Reforming Amerikkka’s Prison Camps

Deal will bring reforms to immigrant detention site: The detention of children in Central Texas would be ‘less penal’
By SUSAN CARROLL, Copyright 2007 Houston Chronicle

Attorneys for immigrant children at a Central Texas detention center have reached a settlement agreement with the government that would create changes both big and small — from increasing oversight to letting youngsters bring pencils and paper to their cells.

Attorneys with the Department of Homeland Security and the American Civil Liberties Union reached an agreement Sunday but need final approval from a judge. The case was scheduled to go to trial on Monday before U.S. District Judge Sam Sparks in Austin.

The agreement involves a range of reforms at the center in Taylor, which is the focus of international controversy over reports that families were kept in prisonlike conditions. Attorneys for the ACLU and co-counsel filed 10 lawsuits on behalf of immigrant children in March in U.S. District Court, stating that detainees were subject to psychological abuse from guards, received poor medical care and inadequate nutrition.

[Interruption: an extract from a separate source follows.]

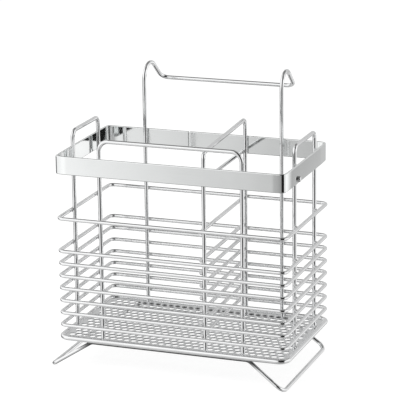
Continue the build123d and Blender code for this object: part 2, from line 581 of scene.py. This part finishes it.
# The wall gets its thickness inwards, and then its soft edges
modify(band, "SOLIDIFY", thickness=band_thickness, offset=-1, use_even_offset=True)
soft_edge = {"width": edge_softness, "segments": edge_steps, "use_clamp_overlap": False}
modify(band, "BEVEL", **soft_edge, limit_method="ANGLE", angle_limit=radians(40))
smooth(band, angle=30)
modify(band, "WEIGHTED_NORMAL", weight=100)
strip_colour = (0.925, 0.94, 0.937)
strip_steel = steel("strip_steel", "YX", colour=strip_colour, roughness=0.06, depth=0.05, streaks=0.02)
tree = strip_steel.node_tree
parts = parts_of(tree, place_in(tree))
# Painted shade: a dark line along the lower edge of the long walls
below_softness = maths(tree, "SUBTRACT", band_low.z + edge_softness, parts["Z"])
aside = maths(tree, "ABSOLUTE", parts["Y"])
in_long_wall = maths(tree, "GREATER_THAN", aside, half_depth - 2 * band_thickness)
shaded_lower_edge = maths(tree, "MULTIPLY", below_softness, in_long_wall)
paint_shade(strip_steel, shaded_lower_edge, 0, edge_softness / 2, lower_edge_shade_brightness)
finished(band, "rim_strip", strip_steel, "rim_strip", "rim_band")

# The rivet: a small round head, nearly flat on top and less polished than the strip, on
# the band's right face. Its shank goes into the front leg of the right hoop and holds
# the strip's end wall to it.
head_sides = 24
# Each layer's rise and radius, and where the painted shade on the rim starts, are shares of the head's
# own
head_layers = [(0.42, 1.0), (0.66, 0.95), (0.84, 0.84), (0.94, 0.68), (1.0, 0.42), (0.99, 0.2)]
head_shade_from = 0.8
head_rim_shade_brightness = 0.5
rivet_low, rivet_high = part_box("band_rivet")
rivet_rise = rivet_high.x - band_high.x
head_radius = (rivet_high.y - rivet_low.y) / 2
rivet_middle = middle("band_rivet")
rivet_place = Vector((band_high.x, rivet_middle.y, rivet_middle.z))
rivet = round_plate(head_sides, head_radius, rivet_place, facing_x)
edit(rivet)
bpy.ops.mesh.select_all(action="SELECT")
height, width = 0, 1
for next_height, next_width in head_layers:
    extrude(x=(next_height - height) * rivet_rise)
    growth = next_width / width
    bpy.ops.transform.resize(value=(1, growth, growth), center_override=rivet_place)
    height, width = next_height, next_width
turn_faces_out()
leave_edit()
smooth(rivet, angle=35)
rivet_steel = steel("rivet_steel", "ZZ", colour=(0.9, 0.9, 0.9), roughness=0.3, depth=0.1)
tree = rivet_steel.node_tree
parts = parts_of(tree, place_in(tree))
across = maths(tree, "SUBTRACT", parts["Y"], rivet_place.y)
up = maths(tree, "SUBTRACT", parts["Z"], rivet_place.z)
squares = [maths(tree, "MULTIPLY", distance, distance) for distance in (across, up)]
reach = maths(tree, "SQRT", maths(tree, "ADD", *squares))
# Painted shade: the head darkens towards its rim, where it sits against the strip
paint_shade(rivet_steel, reach, head_shade_from * head_radius, head_radius, head_rim_shade_brightness)
finished(rivet, "rivet_head", rivet_steel, "rim_strip", "band_rivet")

# The studio: a plain white floor that keeps a soft shadow, pale light all round with
# the darker flags that polished steel needs for its edges, and one soft lamp.
floor_width = 14
floor_paint_white = 0.3
floor_glow = 0.85
reflected_strength = 1.12
fill_strength = 0.6
overhead_grey = 0.2
ground_grey = 0.54
underneath_grey = 0.05
lamp_place = Vector((-0.6, -0.9, 1.3))
lamp_aim = Vector((0, 0, 0.1))
lamp_power = 12
lamp_width = 1.0


def grey(value):
    return (value, value, value, 1)


bpy.ops.mesh.primitive_plane_add(size=floor_width)
studio_floor = bpy.context.object
studio_floor.name = "studio_floor"
studio_floor.visible_glossy = False
paint = bpy.data.materials.new("floor_paint")
paint.use_nodes = True
tree = paint.node_tree
tree.nodes.clear()
matt = add_node(tree, "ShaderNodeBsdfDiffuse", {"Color": grey(floor_paint_white)})
seen_directly = add_node(tree, "ShaderNodeLightPath").outputs["Is Camera Ray"]
glow_strength = maths(tree, "MULTIPLY", seen_directly, floor_glow)
glow = add_node(tree, "ShaderNodeEmission", {"Strength": glow_strength})
both = add_node(tree, "ShaderNodeAddShader", {0: matt.outputs[0], 1: glow.outputs[0]})
add_node(tree, "ShaderNodeOutputMaterial", {"Surface": both.outputs[0]})
studio_floor.data.materials.append(paint)

world = bpy.data.worlds.new("studio")
bpy.context.scene.world = world
world.use_nodes = True
sky = world.node_tree
sky.nodes.clear()


def shades(angle, stops):
    """Brightness by direction: angles in degrees, each with its brightness."""
    made = add_node(sky, "ShaderNodeValToRGB", {0: remapped(sky, angle, -180, 180)})
    elements = made.color_ramp.elements
    for index, (at, value) in enumerate(stops):
        position = (at + 180) / 360
        stop = elements[index] if index < 2 else elements.new(position)
        stop.position = position
        stop.color = grey(value)
    return made.outputs["Color"]


direction = add_node(sky, "ShaderNodeTexCoord").outputs["Generated"]
x, y, z = parts_of(sky, direction)
frontward = maths(sky, "MULTIPLY", y, -1)
azimuth = maths(sky, "DEGREES", maths(sky, "ARCTAN2", x, frontward))
elevation = maths(sky, "DEGREES", maths(sky, "ARCSINE", z))
low_belt = shades(azimuth, [
    (-180, 0.5), (-165, 0.4), (-155, 0.2), (-80, 0.2), (-72, 0.85), (-45, 0.88), (-28, 0.97),
    (-26, 0.97), (-24.3, 0.89), (-23.9, 0.83), (-22.5, 0.74), (-21.7, 0.655), (-20.4, 0.635),
    (-18.8, 0.58), (-17.5, 0.42), (6, 0.32), (17, 0.27), (20.6, 0.01), (63, 0.01), (66.5, 0.7),
    (90, 0.74), (132, 0.84), (148, 0.98), (155.5, 0.98), (160.5, 0.38), (162.4, 0.37),
    (163, 0.5), (180, 0.5),
])
high_belt = shades(azimuth, [
    (-180, 0.54), (-150, 0.56), (-120, 0.7), (-100, 0.95), (-25, 1.0), (-2, 0.9), (6, 0.3),
    (10, 0.01), (62, 0.01), (66, 1.0), (120, 1.0), (145, 0.6), (180, 0.54),
])
upper_belt = shades(azimuth, [
    (-180, 0.14), (-130, 0.14), (-105, 0.85), (-25, 1.0), (-4, 0.8), (6, 0.02), (90, 0.02),
    (98, 0.7), (140, 0.3), (180, 0.2),
])

# Each zone comes in between two elevations, in degrees
over_horizon = remapped(sky, elevation, -4, 4)
well_up = remapped(sky, elevation, 30, 38)
overhead = remapped(sky, elevation, 57, 63)
low_down = remapped(sky, elevation, -26, -36)
straight_down = remapped(sky, elevation, -66, -72)
sides = mixed(sky, "RGBA", well_up, high_belt, upper_belt)
above = mixed(sky, "RGBA", overhead, sides, grey(overhead_grey))
ground = mixed(sky, "RGBA", straight_down, grey(ground_grey), grey(underneath_grey))
below = mixed(sky, "RGBA", low_down, low_belt, ground)
flags = mixed(sky, "RGBA", over_horizon, below, above)
reflected = add_node(sky, "ShaderNodeBackground", {"Color": flags, "Strength": reflected_strength})
fill_light = add_node(sky, "ShaderNodeBackground", {"Color": grey(1), "Strength": fill_strength})
white = add_node(sky, "ShaderNodeBackground", {"Color": grey(1)})
rays = add_node(sky, "ShaderNodeLightPath").outputs
by_gloss = {0: rays["Is Glossy Ray"], 1: fill_light.outputs[0], 2: reflected.outputs[0]}
unseen = add_node(sky, "ShaderNodeMixShader", by_gloss)
by_sight = {0: rays["Is Camera Ray"], 1: unseen.outputs[0], 2: white.outputs[0]}
all_round = add_node(sky, "ShaderNodeMixShader", by_sight)
add_node(sky, "ShaderNodeOutputWorld", {"Surface": all_round.outputs[0]})

bpy.ops.object.light_add(type="AREA", location=lamp_place)
lamp = bpy.context.object
lamp.name = "soft_lamp"
lamp.data.energy = lamp_power
lamp.data.size = lamp_width
lamp.visible_glossy = False
lamp.rotation_euler = (lamp_aim - lamp_place).to_track_quat("-Z", "Y").to_euler()

# The view: a long lens, a little above the rim, that sees the long front and the
# right end of the rack. It is turned slightly clockwise about its own line of sight.
camera_azimuth = radians(20.592)
camera_elevation = radians(15.705)
camera_turn = -0.0129  # radians
camera_place = Vector((495.0, -1304.9, 505.8)) * MM
sensor_width = 36.0
lens_length = 193.2
bpy.ops.object.camera_add(location=camera_place, rotation=(pi / 2 - camera_elevation, 0, camera_azimuth))
camera = bpy.context.object
camera.rotation_euler.rotate_axis("Z", camera_turn)
camera.data.sensor_width = sensor_width
camera.data.lens = lens_length
bpy.context.scene.camera = camera
bpy.context.scene.view_settings.view_transform = "Standard"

The Texas center — one of only two in the nation that house immigrant families facing deportation — is privately run by the Corrections Corporation of America and was once a medium-security prison.

Immigration and Customs Enforcement officials denied that immigrant families were treated below acceptable standards, according to the settlement agreement. But ICE agreed to a range of conditions in the proposed settlement — including increasing scrutiny of the length of time families are detained and allowing for independent monitoring by the judge assigned to mediate the case, U.S. Magistrate Judge Andrew W. Austin.

Other concessions allowed children to have curtains around toilets and go on field trips with their parents’ permission.

‘Urgent problem’

ICE spokeswoman Nina Pruneda would not answer questions about the settlement on Monday, but she released a statement that defended conditions at Hutto and welcomed the outside monitoring.

The judge’s participation “will help improve communication about the facility and end any misconceptions and allegations falsely made about the Hutto facility,” the ICE statement said.

Pruneda also said Monday afternoon that ICE could not provide the number of detainees currently in Hutto.

Lisa Graybill, legal director for the American Civil Liberties Union of Texas, said the center has made progress since the ACLU first sued in March, including changing the menu, allowing limited, supervised visitation and providing more hours of schooling.

Children are no longer required to wear prison uniforms and are allowed to spend more time outdoors.

ACLU attorneys have argued that conditions at Hutto don’t comply with Flores v. Meese, an earlier federal settlement agreement that calls for immigration authorities to house children in the least restrictive environment possible, such as shelters or foster homes.

In April, Sparks ruled that the plaintiffs in the ACLU lawsuit were “highly likely” to prevail in arguments that immigration officials had violated legal standards for their treatment. The judge called the children’s detention in “substandard conditions” an “urgent problem.”

Under the terms of the settlement, children 12 and older would be able to move freely about the center. Immigration officials also would eliminate periodic head counts, instead having immigrants check in on their own, the agreement states.

Only families designated for “expedited removal” are to be housed at Hutto, barring a shortage of bed space at other facilities, according to the agreement.

Plaintiffs all released

Immigrants placed into expedited removal typically have a final order of deportation and are moved through the system relatively quickly. More complex cases, such as asylum claims, take months — or sometimes years — to resolve.

The settlement proposal also requires that ICE provide a full-time pediatrician and immunize children in the center. The settlement proposal is a “recognition that the environment needs to be more homelike and less penal,” Graybill said. “It has resulted in significant changes for kids who have to spend time at Hutto.”

ICE officials opened the Hutto facility in May 2006 as part of a push to end the controversial “catch-and-release” policy. Before the terrorist attacks of Sept. 11, 2001, most families caught by immigration authorities were released because of a shortage of space in detention centers. Immigration officials reported that many of the released families did not show up for scheduled court hearings.

Since the lawsuits were filed last spring and later consolidated, all of the 26 plaintiffs have been released, according to the ACLU.